The US accounts for nearly 95% of MYX’s revenue and generics manufacturers have faced increased pricing pressure in the country due to consolidation among distributors and investigations related to price collusion, by the US Justice Department, among generics manufacturers, which also included MYX.
Nearly a billion spent on acquisition of generic products portfolio of Teva Pharmaceuticals didn’t perform as Mayne had anticipated. For the year ending June 30, Teva products are expected to generate US$94.5 million in core earnings (EBITDA), said the company, citing competitive pricing in the generics sector.
Further disclosure on the challenges faced in the US generics sector reflected in it booking a $25 million non-cash charge, downward revision of its product portfolio value, and a reduction of useful life of Teva products to 15 years from 20 years.
On a positive note
In contrast to the generics business, Mayne expects its other businesses—Specialty Brands, Metrics Contract Services and Mayne International—to deliver strong continued growth in the year ahead. Additionally, the company said it’s targeting $12 million (more than 5% of its current core earnings) in cost savings and diversification into new channels such as government and specialty pharmacy to offset the headwinds.
A lot of these efforts relate to the company’s patent-protected dermatology brands Doryx, launched in Aug’16, and Fabior and Sorilux, both launched in Jan’17. With currently 8% market share of Doryx and just 1% captured by Fabior, the company scaled its sales team from 60 to 120 to target a larger market share in tetracycline oral acne and topical retinoid acne markets, respectively.
Although the latest drop doesn’t indicate that there are any strong buyers as the stock made new 52-week low, institutional investors have been buying MYX shares throughout its nearly 60% drop over the past year.

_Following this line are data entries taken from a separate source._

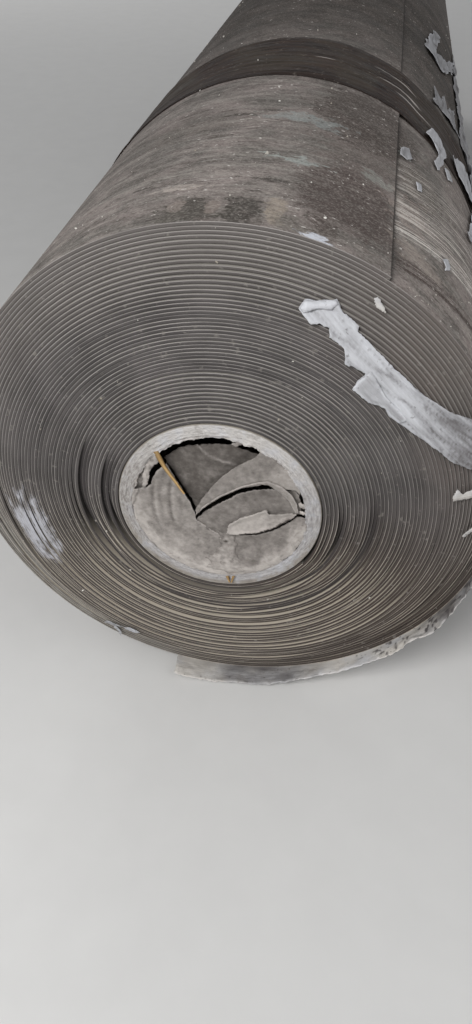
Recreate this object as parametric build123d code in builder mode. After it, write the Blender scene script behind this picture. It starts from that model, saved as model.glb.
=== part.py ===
from build123d import *
import math
import os

# Roll of single-ply PVC roofing membrane, lying on its side, in millimetres.
# X is to the right and Z is up for someone who looks along +Y at the pushed-out near end.
# The origin is on the floor, under the middle of the roll.

# The sheet and how it is wound
sheet_width = 1050.0
sheet_thickness = 1.5
turn_pitch = 1.52
turn_count = 50
lap_angle = 30.4  # the sheet's free end, clockwise from the top
full_for = 117.0  # how far round from the lap the last turn keeps its full radius

# The cardboard core
core_bore_radius = 38.0
core_wall = 6.0
core_clearance = 0.15
torn_ply = 1.2
torn_depth = 14.0

# The inner turns have slid out at the near end, and as far in at the far end
bevel_depth = 11.0
bevel_width = 29.0
core_rise = 4.3
core_rise_width = 22.0
uneven_turns = 0.45
settled_turns = 4
level_step = 0.5
turns_per_far_step = 5

# The stretch film round the roll
film_gap = 0.05
band_film = 0.25
band_start = 200.0
band_width = 84.0

# What is left of the white wrapper: a tail under the rim and a strip across the end
wrapper_film = 0.2
tail_from_angle = 104.0
tail_to_angle = 192.0
tail_tucked = 22.0
tail_shown = 12.0
strip_lift = 0.3

# The core's inner ply, torn off and folded across its mouth
ply_thickness = 1.2
ply_setback = 2.5
ply_bulge = 6.0
ply_flat_radius = 18.0
ply_folds = 20
ply_edge = 0.6
ply_clearance = 0.3
slit_width = 1.6

# Worked-out sizes
core_radius = core_bore_radius + core_wall
wound_radius = core_radius + core_clearance
roll_radius = core_radius + turn_pitch * turn_count
telescope = bevel_depth + core_rise
draw_in = sheet_thickness / (1 - math.cos(math.radians(full_for)))
axis_height = roll_radius - draw_in
tail_spare = math.degrees(film_gap / roll_radius)
ply_radius = core_bore_radius + torn_ply - ply_clearance
rim_y = -(sheet_width - telescope) / 2
beyond = 20.0

# The centre of the last turn's full part, and of all the rest, in the plane of the near rim
drawn_from = math.radians(90 - lap_angle + full_for)
last_turn_centre = (
    -draw_in * math.cos(drawn_from),
    rim_y,
    axis_height - draw_in * math.sin(drawn_from),
)
core_centre = (0, rim_y, axis_height)
turning_plane = Plane(origin=core_centre, x_dir=(0, 1, 0), z_dir=(1, 0, 0))
turning_axis = Axis(core_centre, (0, 1, 0))


def seen_from_near_end(centre, depth):
    """A plane across the roll, this far in from the near rim, with X right and up as local axes."""
    origin = (centre[0], centre[1] + depth, centre[2])
    return Plane(origin=origin, x_dir=(1, 0, 0), z_dir=(0, -1, 0))


def smooth(x):
    """Rises from 0 to 1 with level ends."""
    x = min(max(x, 0.0), 1.0)
    return x * x * (3 - 2 * x)


def proud(radius):
    """How far the edge of the turn at this radius stands out of the rim's plane."""
    bevel = bevel_depth * smooth((roll_radius - radius) / bevel_width)
    rise = max(0.0, (core_radius + core_rise_width - radius) / core_rise_width)
    return bevel + core_rise * rise


def uneven(turn):
    """No turn lies quite level with the next, apart from the settled ones inside and outside."""
    ease = smooth((turn_count - 1 - turn) / settled_turns) * smooth(turn / settled_turns)
    return ease * uneven_turns * (math.sin(2.4 * turn) + 0.5 * math.sin(5.1 * turn + 1))


def stepped_edge(turns_per_step, face_y):
    """The end's outline from the core outwards. Turns that lie level with each other share a step."""
    points = []
    for turn in range(0, turn_count, turns_per_step):
        inner = core_radius + turn * turn_pitch
        outer = inner + turns_per_step * turn_pitch
        out = proud((inner + outer) / 2) + uneven(turn)
        y = face_y - level_step * round(out / level_step)
        if not points:
            points.append((y, wound_radius))
        elif points[-1][0] != y:
            points.append((points[-1][0], inner))
            points.append((y, inner))
    points.append((points[-1][0], roll_radius + beyond))
    return points


def wound_outline(inset):
    """The roll's outside, drawn in by inset: the last turn keeps its radius for a third of the way
    round and then draws in, so that it ends in a step one sheet high."""
    outer = roll_radius - inset
    inner_centre = (draw_in * math.cos(drawn_from), draw_in * math.sin(drawn_from))
    swing = math.asin(draw_in * math.sin(math.radians(full_for)) / (outer - draw_in))
    rest = 360 - full_for - math.degrees(swing)
    with BuildSketch() as outline:
        with BuildLine():
            full = CenterArc((0, 0), outer, 90 - lap_angle, full_for)
            drawn = CenterArc(inner_centre, outer - draw_in, 90 - lap_angle + full_for, rest)
            Line(drawn @ 1, full @ 0)
        make_face()
    return outline.sketch


def ring_sector(inset, thickness, from_angle, to_angle):
    """A thin skin inside the wound outline, between two angles clockwise from the top."""
    middle = (from_angle + to_angle) / 2
    with BuildSketch() as sector:
        add(wound_outline(inset))
        add(wound_outline(inset + thickness), mode=Mode.SUBTRACT)
        with BuildLine():
            reach = [
                (2 * roll_radius * math.sin(math.radians(a)), 2 * roll_radius * math.cos(math.radians(a)))
                for a in (from_angle, middle, to_angle)
            ]
            Polyline((0, 0), *reach, close=True)
        make_face(mode=Mode.INTERSECT)
    return sector.sketch


def folded_dish(depth):
    """A solid shallow dish of flat folds that fills the core's mouth, this far behind its end."""
    with BuildPart() as dish:
        with BuildSketch(seen_from_near_end(core_centre, -telescope + depth)):
            RegularPolygon(ply_radius, ply_folds)
        extrude(amount=-(ply_bulge + ply_edge))
        flat = dish.faces().sort_by(Axis.Y)[0]
        chamfer(flat.edges(), ply_radius - ply_flat_radius, ply_bulge, reference=flat)
    return dish.part


os.makedirs("parts", exist_ok=True)

# The membrane: wound body, stepped ends, and shallow seats for the films that grip it
with BuildPart() as membrane:
    with BuildSketch(seen_from_near_end(last_turn_centre, -telescope - beyond)):
        add(wound_outline(0))
    extrude(amount=-(sheet_width + telescope + 2 * beyond))
    with BuildSketch(turning_plane):
        with BuildLine():
            near_edge = stepped_edge(1, 0)
            far_edge = stepped_edge(turns_per_far_step, sheet_width)
            Polyline(*near_edge, *reversed(far_edge), close=True)
        make_face()
    revolve(axis=turning_axis, mode=Mode.INTERSECT)
    with BuildSketch(seen_from_near_end(last_turn_centre, band_start - film_gap)):
        Circle(roll_radius + beyond)
        add(wound_outline(band_film + 2 * film_gap), mode=Mode.SUBTRACT)
    extrude(amount=-(band_width + 2 * film_gap), mode=Mode.SUBTRACT)
    with BuildSketch(seen_from_near_end(last_turn_centre, -beyond)):
        seat = (tail_from_angle - tail_spare, tail_to_angle + tail_spare)
        add(ring_sector(-film_gap, wrapper_film + 3 * film_gap, *seat))
    extrude(amount=-(beyond + tail_tucked + film_gap), mode=Mode.SUBTRACT)
membrane.part.label = "membrane"
export_step(membrane.part, "parts/membrane.step")

# The core tube, its inner ply gone from the near mouth
with BuildPart() as core_tube:
    with BuildSketch(seen_from_near_end(core_centre, -telescope)):
        Circle(core_radius)
        Circle(core_bore_radius, mode=Mode.SUBTRACT)
    extrude(amount=-sheet_width)
    with BuildSketch(seen_from_near_end(core_centre, -telescope)):
        Circle(core_bore_radius + torn_ply)
    extrude(amount=-torn_depth, mode=Mode.SUBTRACT)
core_tube.part.label = "core_tube"
export_step(core_tube.part, "parts/core_tube.step")

# The torn ply across the mouth: a shallow dish of flat folds, open along the top and slit
gap_along_top = [(-26, 24), (-14, 33), (4, 36), (20, 30), (26, 45), (-30, 45)]
slit_to_middle = [(-26, 24), (-9, -1), (-9 + slit_width, -1), (-23, 28)]
slit_to_right = [(-9, -5), (6, 6), (22, 10), (22, 10 + slit_width), (5, 6 + slit_width)]
with BuildPart() as core_paper:
    add(folded_dish(ply_setback))
    add(folded_dish(ply_setback + ply_thickness), mode=Mode.SUBTRACT)
    with BuildSketch(seen_from_near_end(core_centre, -telescope)):
        for outline in (gap_along_top, slit_to_middle, slit_to_right):
            with BuildLine():
                Polyline(*outline, close=True)
            make_face()
    extrude(amount=-torn_depth, mode=Mode.SUBTRACT)
core_paper.part.label = "core_paper"
export_step(core_paper.part, "parts/core_paper.step")

# The stretch film band
with BuildPart() as film_band:
    with BuildSketch(seen_from_near_end(last_turn_centre, band_start)):
        add(wound_outline(film_gap))
        add(wound_outline(film_gap + band_film), mode=Mode.SUBTRACT)
    extrude(amount=-band_width)
film_band.part.label = "film_band"
export_step(film_band.part, "parts/film_band.step")

# The wrapper's tail, tucked under the roll and showing in front of the rim
with BuildPart() as wrapper_tail:
    with BuildSketch(seen_from_near_end(last_turn_centre, -tail_shown)):
        add(ring_sector(film_gap, wrapper_film, tail_from_angle, tail_to_angle))
    extrude(amount=-(tail_shown + tail_tucked))
wrapper_tail.part.label = "wrapper_tail"
export_step(wrapper_tail.part, "parts/wrapper_tail.step")

# The torn strip of wrapper that lies across the stepped end
strip_outline = [
    (31, 93), (35, 96), (43, 95), (52, 85), (66, 72), (86, 56), (108, 44),
    (112, 22), (91, 35), (72, 49), (52, 62), (56, 69), (45, 78), (40, 87), (33, 90),
]
strip_back = uneven_turns * 1.5 + level_step / 2 + strip_lift
# The strip follows the bevel: how far out of the rim's plane, and how far in from the rim
strip_bends = [(bevel_depth, 45), (bevel_depth, 25), (0, 2)]
with BuildPart() as wrapper_strip:
    with BuildSketch(turning_plane):
        with BuildLine():
            under = [(-out - strip_back, roll_radius - inside) for out, inside in strip_bends]
            over = [(y - wrapper_film, r) for y, r in reversed(under)]
            Polyline(*under, *over, close=True)
        make_face()
    revolve(axis=turning_axis)
    with BuildSketch(seen_from_near_end(last_turn_centre, -telescope - beyond)):
        with BuildLine():
            Polyline(*strip_outline, close=True)
        make_face()
    extrude(amount=-(telescope + beyond), mode=Mode.INTERSECT)
wrapper_strip.part.label = "wrapper_strip"
export_step(wrapper_strip.part, "parts/wrapper_strip.step")
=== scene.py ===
import math
import random

import bmesh
import bpy
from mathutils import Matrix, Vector, geometry, noise


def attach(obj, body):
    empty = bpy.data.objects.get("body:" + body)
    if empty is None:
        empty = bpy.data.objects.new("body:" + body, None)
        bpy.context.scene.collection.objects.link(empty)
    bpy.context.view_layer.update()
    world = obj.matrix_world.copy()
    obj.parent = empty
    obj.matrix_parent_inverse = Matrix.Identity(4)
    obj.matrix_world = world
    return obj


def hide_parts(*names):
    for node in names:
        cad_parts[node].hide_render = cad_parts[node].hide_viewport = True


# Used roll of PVC roofing membrane, telescoped at the near end. Lengths are in metres. Those of the torn
# pieces, the core tube and the band's wrinkles are in millimetres, and go through MM. Angles round the
# roll are clockwise from the top, seen from the near end.

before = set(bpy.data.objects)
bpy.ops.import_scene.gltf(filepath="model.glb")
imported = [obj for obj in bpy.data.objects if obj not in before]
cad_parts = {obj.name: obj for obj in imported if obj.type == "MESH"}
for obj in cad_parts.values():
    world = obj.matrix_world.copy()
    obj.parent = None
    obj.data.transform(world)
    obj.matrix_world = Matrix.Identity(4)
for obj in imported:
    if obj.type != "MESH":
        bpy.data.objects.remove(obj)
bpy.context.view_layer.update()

MM = 0.001
FULL_TURN = 2 * math.pi
DEGREES = 180 / math.pi

# The roll
SHEET_WIDTH = 1.05
SHEET_THICKNESS = 0.0015
EDGE_ROUNDING = 0.12  # of the thickness
TURN_PITCH = 0.00152
CORE_RADIUS = 0.044
RIM_Y = -0.51735
CORE_HEIGHT = 0.118968
ROLL_RADIUS = 0.1198
ROLL_X = 0.00038
ROLL_HEIGHT = 0.11925
LAP_DEGREES = 30.4
LAP = math.radians(LAP_DEGREES)
FIRST_RADIUS = CORE_RADIUS + 0.00022
TURNS = (ROLL_RADIUS - SHEET_THICKNESS - FIRST_RADIUS) / TURN_PITCH
REACH = ROLL_RADIUS / MM  # millimetres round the outside for an angle of 1

# How far the inner turns have slid out
BEVEL_DEPTH = 0.011
BEVEL_WIDTH = 0.029
CORE_RISE = 0.0043
CORE_RISE_WIDTH = 0.022
CORE_FRONT = RIM_Y - (BEVEL_DEPTH + CORE_RISE)

# The stretch film, from the near rim
BAND_NEAR = 0.2
BAND_FAR = 0.284

# Where the photo was taken from, and how the camera was held
EYE = Vector((0.0517, -0.8128, 0.3581))
LOOKS_DOWN = 40.12
TURNED_LEFT = 8.98
SENSOR = 36
LENS = 870.5 / 1024 * SENSOR  # of the photo's 1024 pixels of height, 870.5


# Shader and geometry maths


def srgb(red, green, blue):
    """A colour as a shader takes it, from the 0 to 255 values seen on a screen."""
    seen = [c / 255 for c in (red, green, blue)]
    return (*[c / 12.92 if c <= 0.04045 else ((c + 0.055) / 1.055) ** 2.4 for c in seen], 1)


def operation(name):
    """A method of Value that adds one Math node."""

    def apply(self, *others):
        return self.tree.node("ShaderNodeMath", {"operation": name}, dict(enumerate((self, *others))))

    return apply


def flipped(name):
    """The same for a number that stands before the value."""

    def apply(self, other):
        return self.tree.node("ShaderNodeMath", {"operation": name}, {0: other, 1: self})

    return apply


class Value:
    """A node's output, which sums and products take as a number."""

    def __init__(self, tree, socket):
        self.tree, self.socket = tree, socket

    __add__, __radd__ = operation("ADD"), flipped("ADD")
    __sub__, __rsub__ = operation("SUBTRACT"), flipped("SUBTRACT")
    __mul__, __rmul__ = operation("MULTIPLY"), flipped("MULTIPLY")
    __truediv__, __pow__ = operation("DIVIDE"), operation("POWER")
    sin, cos, root = operation("SINE"), operation("COSINE"), operation("SQRT")
    fraction, floor, absolute = operation("FRACT"), operation("FLOOR"), operation("ABSOLUTE")
    most, arctan2 = operation("MAXIMUM"), operation("ARCTAN2")

    def rises(self, low, high, to_low=0.0, to_high=1.0):
        """Goes smoothly from to_low to to_high as the value goes from low to high."""
        inputs = {0: self, 1: low, 2: high, 3: to_low, 4: to_high}
        return self.tree.node("ShaderNodeMapRange", {"interpolation_type": "SMOOTHSTEP"}, inputs)

    def within(self, low, high, soft):
        """1 between low and high, and 0 outside."""
        return self.rises(low - soft, low) * (1 - self.rises(high, high + soft))

    def coat(self, share, colour):
        """This colour with another laid over it, as densely as share says."""
        return self.tree.blend(share, self, colour)

    def coats(self, *coats):
        """The same in turn for each (pattern, where it starts, where it is full, how dense, colour)."""
        under = self
        for pattern, low, high, dense, colour in coats:
            under = under.coat(pattern.rises(low, high, 0.0, dense), colour)
        return under


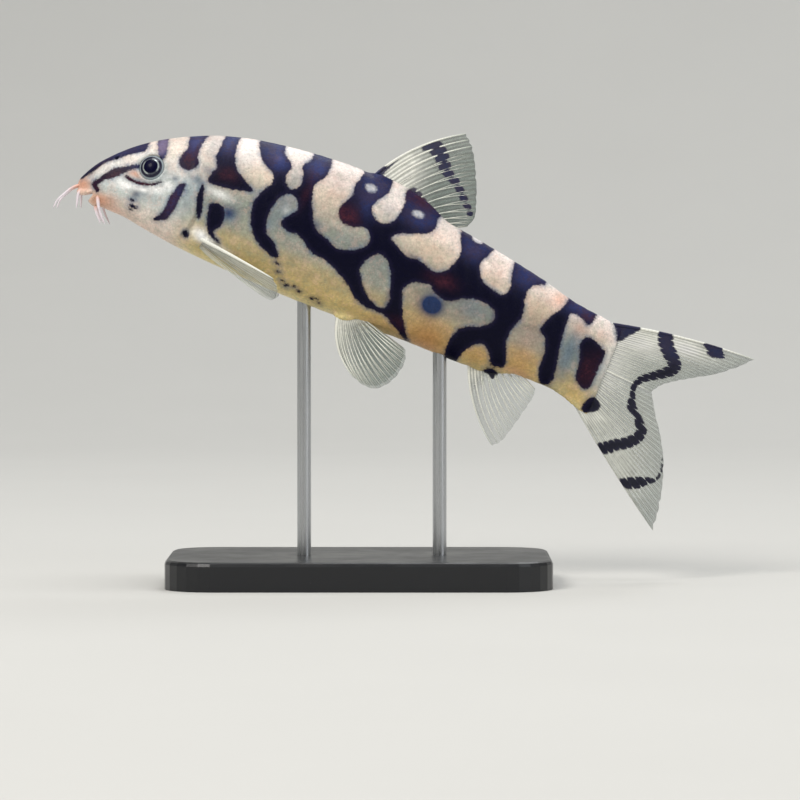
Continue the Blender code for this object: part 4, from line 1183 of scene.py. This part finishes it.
def base_material():
    """Black acrylic with a fine satin finish and faint dust."""
    made, t = new_material("satin_black_acrylic")
    return finish_material(
        made, t, Base_Color=t.blend(t.dots(2.6, 0.05) * 0.4, ACRYLIC, DUST), Specular_IOR_Level=0.4,
        Roughness=t.clouds(14.0, 0.5).spread(0.7, 1.3, 0.26, 0.42), Coat_Weight=0.1, Coat_Roughness=0.12,
        Normal=t.bump(t.group(GRAIN, "Height", Grain=0.5), 0.00001, 0.4),
    )


def rod_material():
    """Drawn steel rod, with fine lines along it."""
    made, t = new_material("drawn_steel")
    stretched = {"Vector": t.places(), "Scale": (9000.0, 9000.0, 60.0)}
    lines = t.noise(t.add("ShaderNodeMapping", 0, stretched), 1.0, 2.0)
    return finish_material(
        made, t, Base_Color=t.blend(lines, STEEL, BRIGHT_STEEL), Metallic=1.0,
        Roughness=lines.spread(0.2, 0.8, 0.2, 0.36), Normal=t.bump(lines, 0.00001, 0.4),
    )


def studio_material():
    """Pale matt paper."""
    made, t = new_material("studio_paper")
    colour = t.shaded(PAPER, t.clouds(220.0, 0.04))
    return finish_material(made, t, Base_Color=colour, Roughness=0.95, Specular_IOR_Level=0.1)


# Strands: anything round that follows a path


def strand_tree():
    """Round tapered strands along the edges of a mesh, with small knuckles where a ray is jointed."""
    made, t, given, result = new_group(
        "tapered strands", "GeometryNodeTree",
        {
            "Paths": ("NodeSocketGeometry", None), "Sides": ("NodeSocketInt", 8), "Joints": (NUMBER, 0.0),
            "Joint Depth": (NUMBER, 0.0), "Finish": ("NodeSocketMaterial", None),
        },
        {"Strands": "NodeSocketGeometry"},
    )
    curves = t.add("GeometryNodeMeshToCurve", "Curve", {"Mesh": given["Paths"]})
    girth = t.add("GeometryNodeInputNamedAttribute", 0, {"Name": "girth"}, data_type="FLOAT")
    factor = t.add("GeometryNodeSplineParameter", "Factor")
    knuckle = (factor * given["Joints"] * (2 * math.pi)).wave("COSINE") * given["Joint Depth"]
    circle = {"Resolution": given["Sides"], "Radius": 1.0}
    sweep = {
        "Curve": curves, "Profile Curve": t.add("GeometryNodeCurvePrimitiveCircle", "Curve", circle),
        "Scale": girth * (knuckle + 1.0), "Fill Caps": True,
    }
    tubes = t.add("GeometryNodeCurveToMesh", "Mesh", sweep)
    real = t.add("GeometryNodeRealizeInstances", "Geometry", {"Geometry": tubes})
    done = t.add("GeometryNodeSetMaterial", "Geometry", {"Geometry": real, "Material": given["Finish"]})
    t.fill(result, {"Strands": done})
    return made


def strands(name, tree, paths, finish, sides=8, joints=0.0, joint_depth=0.0):
    """A mesh of round strands, one for each (points, girths) in paths, made by the strand tree."""
    points, edges, girths, along = [], [], [], []
    for path, girth in paths:
        start = len(points)
        points += [tuple(p) for p in path]
        edges += [(start + i, start + i + 1) for i in range(len(path) - 1)]
        girths += list(np.asarray(girth) * MM)
        along += list(np.linspace(0, 1, len(path)))
    mesh = bpy.data.meshes.new(name)
    mesh.from_pydata(points, edges, [])
    set_attribute(mesh, "girth", girths)
    set_attribute(mesh, "along", along)
    made = new_object(name, mesh)
    modifier = made.modifiers.new("strands", "NODES")
    modifier.node_group = tree
    values = {"Sides": sides, "Joints": joints, "Joint Depth": joint_depth, "Finish": finish}
    for item in tree.interface.items_tree:
        if item.in_out == "INPUT" and item.name in values:
            modifier[item.identifier] = values[item.name]
    settle(evaluated(made))
    return made


# Skin


def body_rings(stations, around):
    up, out = np.sin(angles(around)), np.cos(angles(around))
    rings = []
    for s in stations:
        middle, reach, full = section(s, up > 0)
        h = middle + np.sign(up) * reach * np.abs(up) ** (2 / full)
        y = np.sign(out) * (half_width(s) + soft_spots(s, h, SWELLINGS)) * np.abs(out) ** (2 / full)
        rings.append(place(s, y, h))
    return rings


def body_path(points, girths, steps=10):
    """A strand's path through points of the fish's frame, and its girth along it."""
    t = np.linspace(0, 1, (len(points) - 1) * steps + 1)
    line = smooth_line(points)(t)
    spaced = np.interp(t, np.linspace(0, 1, len(girths)), girths)
    return place(line[:, 0], line[:, 1], line[:, 2]), spaced


def both_sides(half):
    return [*half, *[(s, -y, h) for s, y, h in reversed(half[:-1])]]


def head_forms(tree):
    """What stands out from the head: lips, chin lobes, eye rims and nostril rims."""
    lip = [LIP_RADIUS * k for k in (0.7, 1.0, 1.15, 1.2, 1.15, 1.0, 0.7)]
    lips = [body_path(both_sides(line), lip, 6) for line in (UPPER_LIP, LOWER_LIP)]
    forms = [strands("lip", tree, [path], None, 14) for path in lips]
    for side in (-1, 1):
        s, y, h = CHIN_LOBE
        forms.append(ball("chin_lobe", place(s, side * y, h), CHIN_LOBE_RADII))
        point, out = skin_point(EYE_S, EYE_H, side)
        forms.append(rim("eye_rim", point - out * RIM_SUNK * MM, out, RIM_RADIUS, RIM_THICK))
        point, out = skin_point(NOSTRIL_S, NOSTRIL_H, side)
        proud = point + out * NOSTRIL_PROUD * MM
        forms.append(rim("nostril_rim", proud, out, NOSTRIL_RADIUS, NOSTRIL_WALL))
    return forms


def fin_bases(tree):
    """The low fleshy sheaths and balls that the fins rise from."""
    forms = [strands("sheath", tree, [body_path(*sheath)], None, 12) for sheath in SHEATHS]
    for side in (-1, 1):
        for name, ((s, y, h), radii) in FIN_BALLS.items():
            forms.append(ball(name, place(s, side * y, h), radii))
    return forms


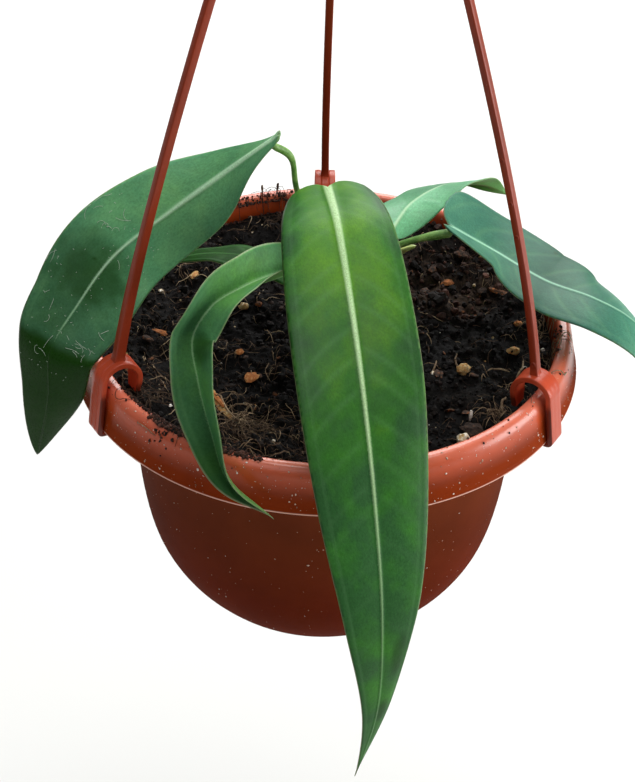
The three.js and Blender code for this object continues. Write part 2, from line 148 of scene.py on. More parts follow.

It’s interesting to note that after retail investors, institutions are the largest investors in MYX. While there are dark clouds over its future, the smart money seems to be finding a bargain. Mayne is relocating its CEO Scott Richards to the US to focus on these growth opportunities. It remains to be seen whether Mr Richards delivers on expectations of these big investors; however, as of now, the market as a whole appears to be clearly discounting Mayne’s efforts to boost profitability.